Monday, March 28, 2016

Should We Ignore The Terrorists

OUTSIDE THE BELTWAY, MARCH 28, 2016



Illustration of terrorists training. Image: AP



Charli Carpenter reflects on media and social media coverage of the spate of recent attacks by the Islamic State and argues:

1). We should treat attacks that happen in the West no differently than we do those in the Middle East, Africa, and elsewhere the same;

2). We should react to both “sparingly,” because over-hyping the comparative low likelihood of being killed in such an attack not only skews the public’s perception of danger but thereby furthers the terrorists’ agenda

She makes these arguments despite herself feeling especially at risk, as the mother of a teenage son who routinely travels internationally to play soccer and is therefore more likely to be a victim than the average American.

This is not a novel argument and, indeed, one that I’ve frequently discussed with my students. Statistically, as Carpenter rightly notes, Americans are far more likely to be killed doing all manner of mundane things—or by deranged Americans with easily-acquired firearms—than they are by Islamist terrorists. And, if our sole aim is to save lives, there are far, far more efficient ways to spend our tax dollars than hunting down IS.

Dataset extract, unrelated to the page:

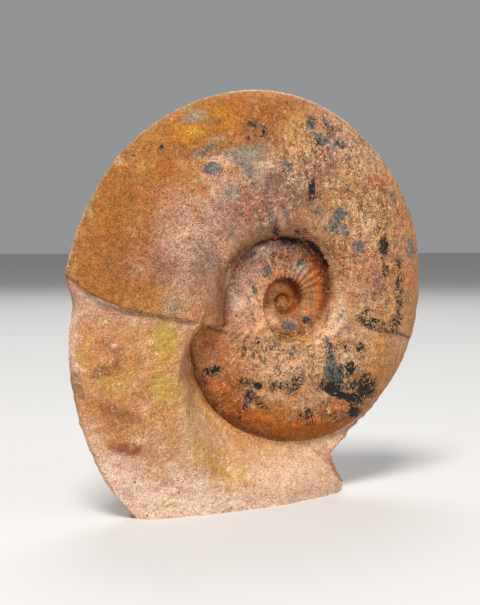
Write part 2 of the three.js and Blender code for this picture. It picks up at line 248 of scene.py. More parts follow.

But this all ignores basic human psychology.

While victims in Pakistan and Ivory Coast are, of course, just as worthy of grief as those in Paris or Brussels, Americans are quite naturally going to be more shocked by the latter. While we’re much more diverse a society than we were even in my youth, we still feel much more kinship with Western Europe than South Asia or West Africa. And, while I’m somewhat bemused that we consider the Brussels attacks slightly more tragic now that we know at least two Americans were among the victims, it’s a perfectly human reaction.

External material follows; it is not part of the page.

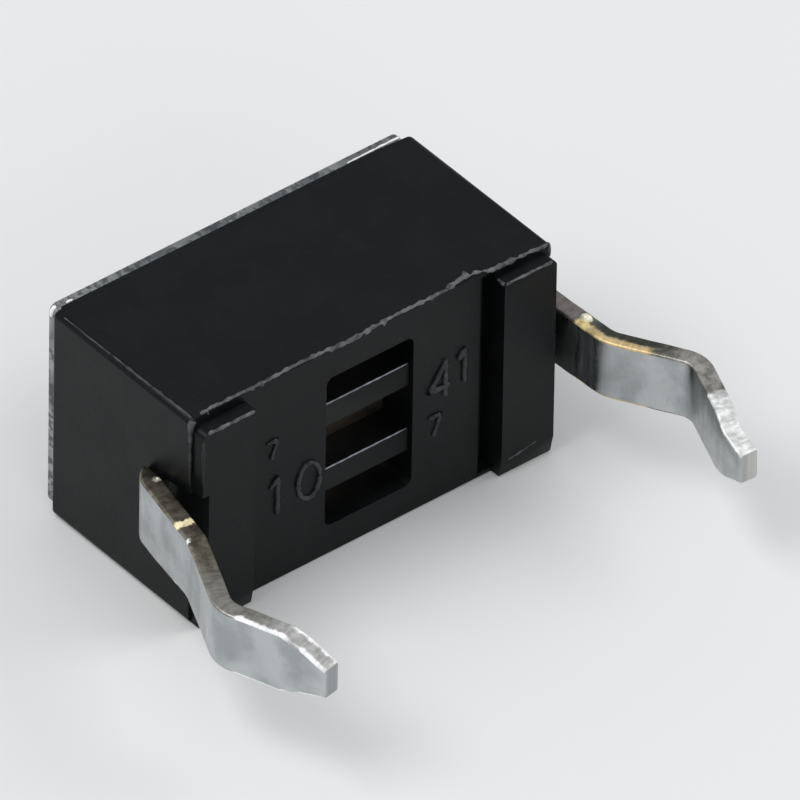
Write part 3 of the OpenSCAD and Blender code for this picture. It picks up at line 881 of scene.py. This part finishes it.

Similarly, while it’s essential to keep the relative risk of terrorism in perspective, human beings quite naturally treat the risk of being hit by lightning, dying in an automobile crash, or being murdered by terrorists quite differently. One is a freak act of nature that’s largely unpredictable. One is an increasingly necessary risk that can be mitigated in a variety of ways. One is a barbaric act of human agency.

We quite naturally want to do something about terrorism. First, because it’s a variable risk. Hardening targets and going after perpetrators can both actually make people safer, even if overreaching can make us less free and less safe. Second, because our sense of justice demands that we take action against evil.

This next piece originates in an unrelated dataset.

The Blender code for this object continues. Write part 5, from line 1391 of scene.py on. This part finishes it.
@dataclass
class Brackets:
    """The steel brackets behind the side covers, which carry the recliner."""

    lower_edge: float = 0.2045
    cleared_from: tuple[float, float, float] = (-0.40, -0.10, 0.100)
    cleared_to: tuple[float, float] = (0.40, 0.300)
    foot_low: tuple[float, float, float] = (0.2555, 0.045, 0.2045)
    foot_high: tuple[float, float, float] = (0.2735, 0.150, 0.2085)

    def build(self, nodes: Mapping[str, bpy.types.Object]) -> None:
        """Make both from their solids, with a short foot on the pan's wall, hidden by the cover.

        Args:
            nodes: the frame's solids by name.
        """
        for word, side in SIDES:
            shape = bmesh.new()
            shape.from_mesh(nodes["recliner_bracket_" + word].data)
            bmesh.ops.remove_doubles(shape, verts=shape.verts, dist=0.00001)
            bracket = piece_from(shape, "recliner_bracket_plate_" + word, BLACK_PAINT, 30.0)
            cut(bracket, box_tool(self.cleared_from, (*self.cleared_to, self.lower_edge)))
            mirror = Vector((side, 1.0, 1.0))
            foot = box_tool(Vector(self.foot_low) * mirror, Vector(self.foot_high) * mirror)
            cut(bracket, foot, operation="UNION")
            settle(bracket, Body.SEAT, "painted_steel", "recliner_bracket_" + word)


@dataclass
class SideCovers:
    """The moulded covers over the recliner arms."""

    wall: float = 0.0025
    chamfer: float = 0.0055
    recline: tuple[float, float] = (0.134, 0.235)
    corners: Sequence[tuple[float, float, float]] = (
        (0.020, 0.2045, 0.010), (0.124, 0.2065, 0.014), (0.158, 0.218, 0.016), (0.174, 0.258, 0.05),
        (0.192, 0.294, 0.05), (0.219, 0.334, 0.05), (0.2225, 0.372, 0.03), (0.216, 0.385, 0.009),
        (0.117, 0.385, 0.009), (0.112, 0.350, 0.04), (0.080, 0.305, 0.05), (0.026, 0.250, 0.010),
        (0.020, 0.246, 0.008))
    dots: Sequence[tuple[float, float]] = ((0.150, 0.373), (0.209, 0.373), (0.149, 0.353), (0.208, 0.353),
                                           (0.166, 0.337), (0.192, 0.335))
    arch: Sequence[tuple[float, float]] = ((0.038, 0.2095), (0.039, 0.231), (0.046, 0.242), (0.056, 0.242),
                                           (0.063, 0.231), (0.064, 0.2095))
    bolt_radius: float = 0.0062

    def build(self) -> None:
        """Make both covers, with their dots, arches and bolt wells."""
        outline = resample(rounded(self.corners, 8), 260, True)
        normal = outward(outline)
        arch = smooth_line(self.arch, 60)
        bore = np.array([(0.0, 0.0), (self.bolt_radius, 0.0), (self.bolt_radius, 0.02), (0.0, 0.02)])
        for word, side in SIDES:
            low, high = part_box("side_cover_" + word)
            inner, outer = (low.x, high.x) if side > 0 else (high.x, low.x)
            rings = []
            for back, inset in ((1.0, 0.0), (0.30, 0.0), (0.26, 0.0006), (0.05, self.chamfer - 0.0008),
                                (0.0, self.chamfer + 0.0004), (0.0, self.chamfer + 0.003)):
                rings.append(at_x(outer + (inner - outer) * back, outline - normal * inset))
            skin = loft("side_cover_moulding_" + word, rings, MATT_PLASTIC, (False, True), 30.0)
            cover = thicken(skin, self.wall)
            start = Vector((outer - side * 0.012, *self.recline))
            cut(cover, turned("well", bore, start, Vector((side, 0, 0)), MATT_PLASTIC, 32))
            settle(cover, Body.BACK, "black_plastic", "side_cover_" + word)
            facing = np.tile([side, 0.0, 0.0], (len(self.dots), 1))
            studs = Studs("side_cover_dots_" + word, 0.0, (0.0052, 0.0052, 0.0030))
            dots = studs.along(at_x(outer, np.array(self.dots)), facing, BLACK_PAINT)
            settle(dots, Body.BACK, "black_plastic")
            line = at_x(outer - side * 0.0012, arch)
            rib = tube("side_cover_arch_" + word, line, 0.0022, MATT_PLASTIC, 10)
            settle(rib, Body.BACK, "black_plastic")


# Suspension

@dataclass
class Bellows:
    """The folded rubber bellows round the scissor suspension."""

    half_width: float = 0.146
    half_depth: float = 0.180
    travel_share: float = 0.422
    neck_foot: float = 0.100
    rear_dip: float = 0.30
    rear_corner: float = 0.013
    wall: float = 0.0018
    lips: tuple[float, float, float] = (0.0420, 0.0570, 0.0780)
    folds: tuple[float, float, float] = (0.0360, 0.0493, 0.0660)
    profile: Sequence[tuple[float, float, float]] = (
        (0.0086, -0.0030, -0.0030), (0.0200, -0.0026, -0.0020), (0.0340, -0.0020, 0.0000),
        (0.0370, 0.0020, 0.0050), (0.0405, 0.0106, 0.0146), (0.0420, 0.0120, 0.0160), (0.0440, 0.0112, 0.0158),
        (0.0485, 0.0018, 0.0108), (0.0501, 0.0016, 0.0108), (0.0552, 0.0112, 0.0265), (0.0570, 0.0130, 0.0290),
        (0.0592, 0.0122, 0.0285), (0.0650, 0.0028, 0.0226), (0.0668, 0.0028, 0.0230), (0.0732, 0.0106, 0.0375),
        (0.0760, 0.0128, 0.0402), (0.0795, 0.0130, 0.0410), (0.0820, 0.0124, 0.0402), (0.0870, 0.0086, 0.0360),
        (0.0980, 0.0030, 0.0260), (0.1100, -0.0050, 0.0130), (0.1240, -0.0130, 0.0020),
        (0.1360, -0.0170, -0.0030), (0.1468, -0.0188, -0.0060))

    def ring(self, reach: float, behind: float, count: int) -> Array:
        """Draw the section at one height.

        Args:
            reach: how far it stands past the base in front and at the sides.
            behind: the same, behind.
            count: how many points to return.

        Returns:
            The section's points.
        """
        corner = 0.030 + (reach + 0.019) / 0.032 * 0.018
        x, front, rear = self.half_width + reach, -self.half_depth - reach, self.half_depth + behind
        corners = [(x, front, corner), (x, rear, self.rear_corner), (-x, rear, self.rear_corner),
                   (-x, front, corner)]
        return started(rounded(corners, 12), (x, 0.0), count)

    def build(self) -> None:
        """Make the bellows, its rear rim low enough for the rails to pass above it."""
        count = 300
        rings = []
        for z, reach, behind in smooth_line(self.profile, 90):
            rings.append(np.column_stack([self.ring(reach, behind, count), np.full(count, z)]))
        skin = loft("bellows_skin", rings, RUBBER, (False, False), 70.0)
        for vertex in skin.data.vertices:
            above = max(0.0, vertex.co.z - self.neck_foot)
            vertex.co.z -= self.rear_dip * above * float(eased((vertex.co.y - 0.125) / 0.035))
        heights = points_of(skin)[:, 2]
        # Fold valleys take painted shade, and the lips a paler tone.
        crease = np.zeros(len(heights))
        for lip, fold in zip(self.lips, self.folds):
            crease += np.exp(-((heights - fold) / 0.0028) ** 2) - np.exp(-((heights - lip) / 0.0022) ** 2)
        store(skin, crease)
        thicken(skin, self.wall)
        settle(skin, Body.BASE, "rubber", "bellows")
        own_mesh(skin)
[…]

Recognizing those human realities–and the calculus that they impose on the humans we elect to make public policy—doesn’t, of course, require that we act stupidly. Carpenter is certainly right about the effects of overreaction:


That’s what DAESH wants. It makes them feel big, scary, significant. It earns them recruits. It increases fear of Muslims by Westerners, which fuels policies foreclosing escape routes from DAESH-controlled areas, thus raising DAESH’s tax revenue. And that’s what people do when they make a spectacle of DAESH’s terror events to the exclusion of all else, slap “State Department Travel Warnings” on entire regions based on super-low-risk anomalies, declare all-out war on Muslims like some would-be politicians to whose remarks I refuse to link. All this makes my son less safe by increasing the reach and power of DAESH by spreading fear of what they do.

Nor do I disagree with her ultimate conclusion:


What limits DAESH’s power and makes my child – and your children – safer? Doing what I do (and and what Juan Cole recommends): recognizing that we and most Muslims are in the anti-DAESH fight together, speaking in solidarity with DAESH victims everywhere, and generally pointing out that these attacks demonstrate DAESH’s weakness, not its strength.

Despite the horrible rhetoric coming from some on the campaign trail this cycle, that’s largely what we have done. Despite some epic mistakes in the handling of the Global War on Terror, President George W. Bush took great pains—and substantial political risk—to repeatedly emphasize that the United States was not at war with Islam and that, indeed, we were in solidarity with the vast number of Muslims. President Barack Obama has continued that theme, even while prosecuting the GWOT while eschewing the name. Judging by campaigns and polling both here and in Europe, that message is not resonating particularly well. The terrorists are indeed winning in that regard.